## BEGIN
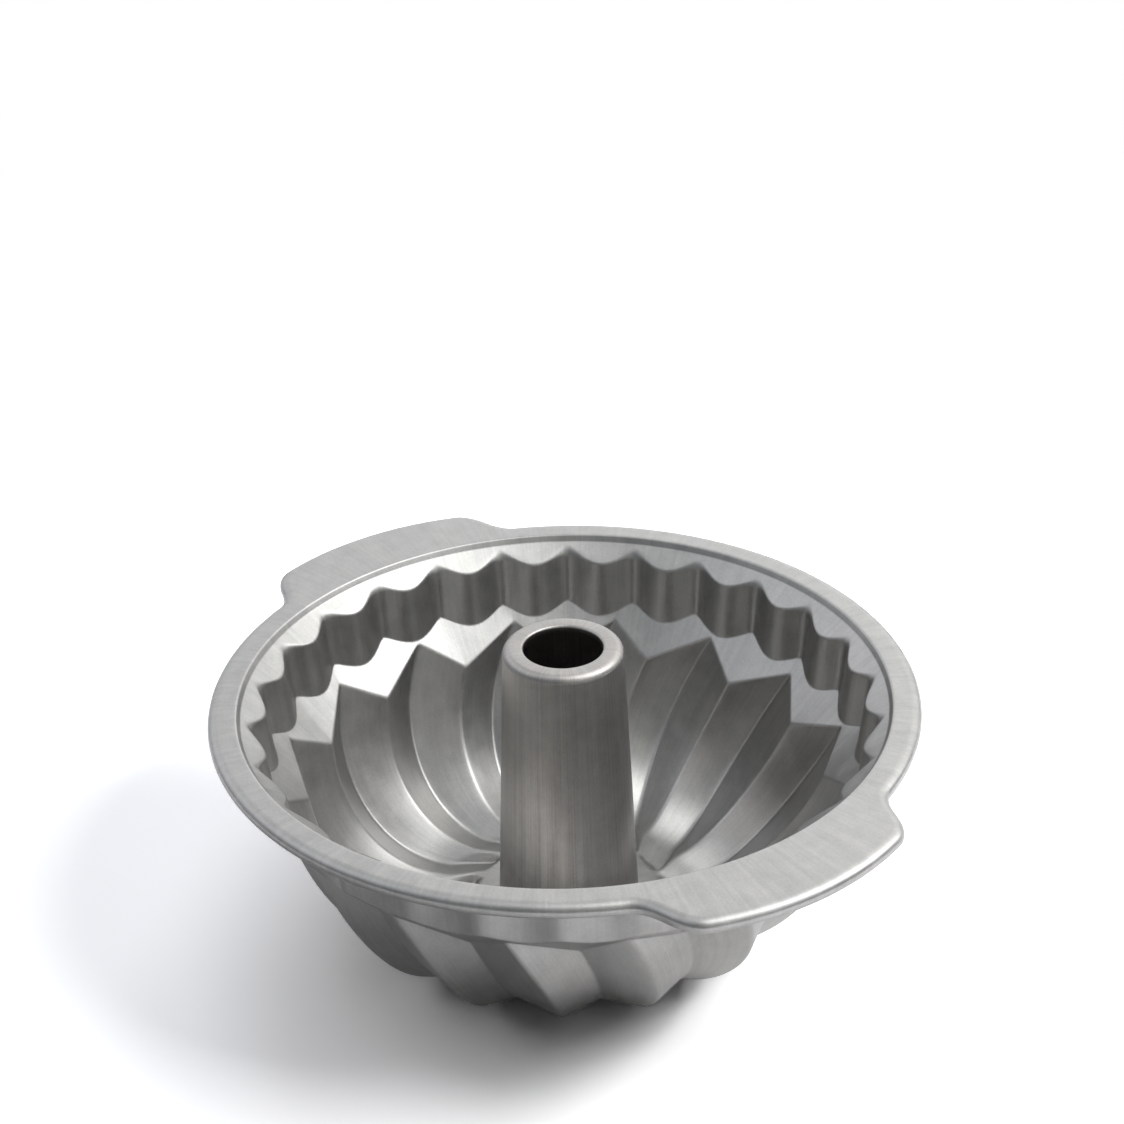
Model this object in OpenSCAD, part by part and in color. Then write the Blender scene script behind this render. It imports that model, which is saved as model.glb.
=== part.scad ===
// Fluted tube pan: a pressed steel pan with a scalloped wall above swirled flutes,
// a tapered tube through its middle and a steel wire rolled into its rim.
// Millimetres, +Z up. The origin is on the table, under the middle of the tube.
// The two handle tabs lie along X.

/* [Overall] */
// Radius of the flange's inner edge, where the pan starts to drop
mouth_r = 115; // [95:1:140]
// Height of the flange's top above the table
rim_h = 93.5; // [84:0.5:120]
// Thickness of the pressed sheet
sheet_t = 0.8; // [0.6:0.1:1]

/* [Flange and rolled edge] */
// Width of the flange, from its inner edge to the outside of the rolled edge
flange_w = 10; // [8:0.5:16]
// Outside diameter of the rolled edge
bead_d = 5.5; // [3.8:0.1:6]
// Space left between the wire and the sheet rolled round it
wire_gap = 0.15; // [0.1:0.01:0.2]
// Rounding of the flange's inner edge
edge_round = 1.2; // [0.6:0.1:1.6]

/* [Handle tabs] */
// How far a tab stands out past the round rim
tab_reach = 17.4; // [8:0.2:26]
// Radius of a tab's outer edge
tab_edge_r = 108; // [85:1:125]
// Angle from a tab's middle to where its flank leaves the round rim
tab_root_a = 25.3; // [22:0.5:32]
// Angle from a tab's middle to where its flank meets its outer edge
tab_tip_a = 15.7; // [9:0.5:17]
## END
* **What is needed**:
Output the whole listing above again, word for word.

* **Task response**:
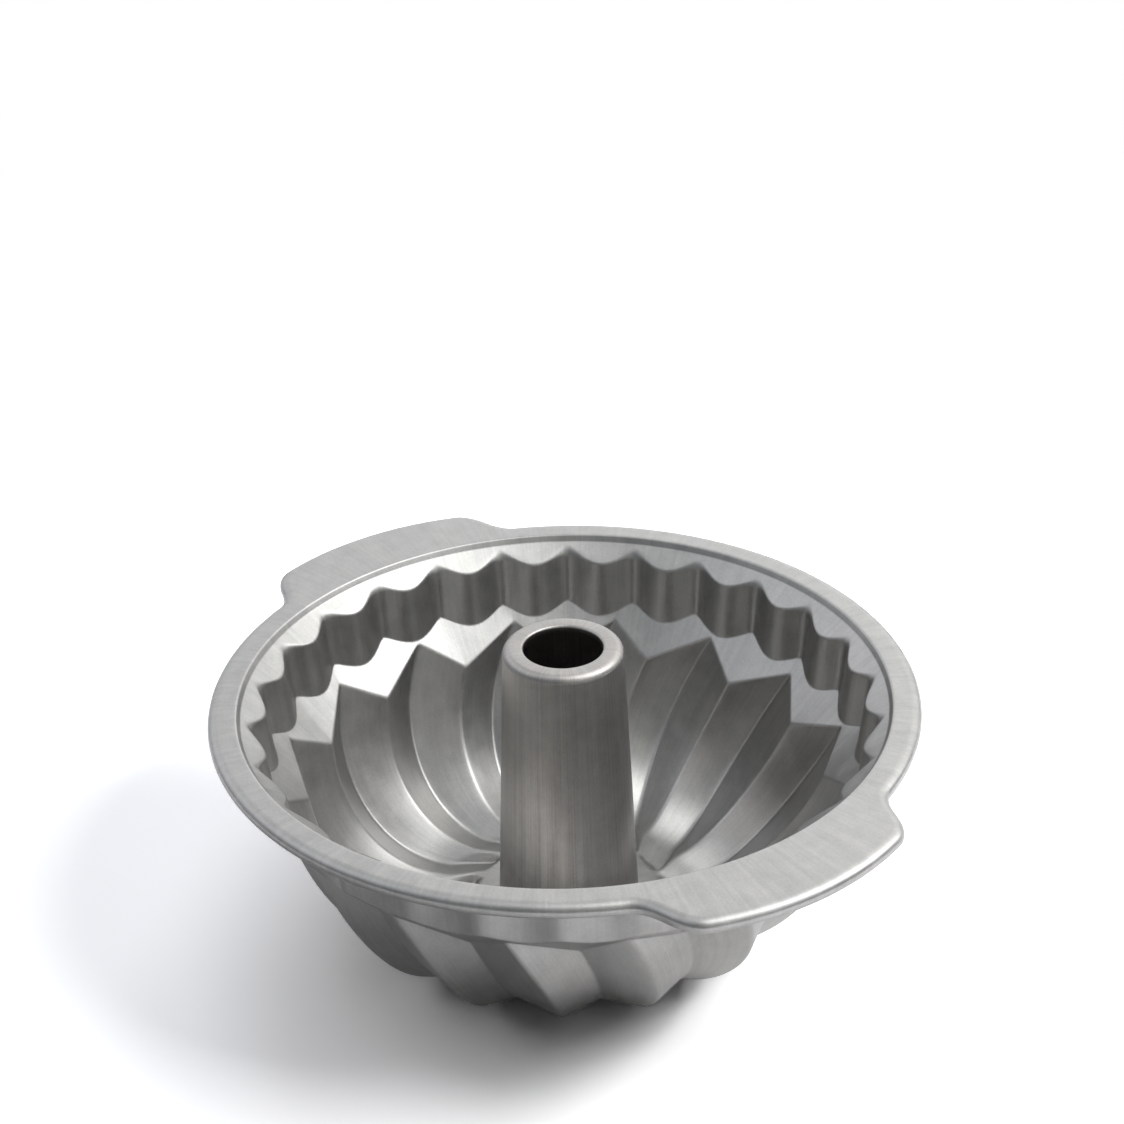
Model this object in OpenSCAD, part by part and in color. Then write the Blender scene script behind this render. It imports that model, which is saved as model.glb.
=== part.scad ===
// Fluted tube pan: a pressed steel pan with a scalloped wall above swirled flutes,
// a tapered tube through its middle and a steel wire rolled into its rim.
// Millimetres, +Z up. The origin is on the table, under the middle of the tube.
// The two handle tabs lie along X.

/* [Overall] */
// Radius of the flange's inner edge, where the pan starts to drop
mouth_r = 115; // [95:1:140]
// Height of the flange's top above the table
rim_h = 93.5; // [84:0.5:120]
// Thickness of the pressed sheet
sheet_t = 0.8; // [0.6:0.1:1]

/* [Flange and rolled edge] */
// Width of the flange, from its inner edge to the outside of the rolled edge
flange_w = 10; // [8:0.5:16]
// Outside diameter of the rolled edge
bead_d = 5.5; // [3.8:0.1:6]
// Space left between the wire and the sheet rolled round it
wire_gap = 0.15; // [0.1:0.01:0.2]
// Rounding of the flange's inner edge
edge_round = 1.2; // [0.6:0.1:1.6]

/* [Handle tabs] */
// How far a tab stands out past the round rim
tab_reach = 17.4; // [8:0.2:26]
// Radius of a tab's outer edge
tab_edge_r = 108; // [85:1:125]
// Angle from a tab's middle to where its flank leaves the round rim
tab_root_a = 25.3; // [22:0.5:32]
// Angle from a tab's middle to where its flank meets its outer edge
tab_tip_a = 15.7; // [9:0.5:17]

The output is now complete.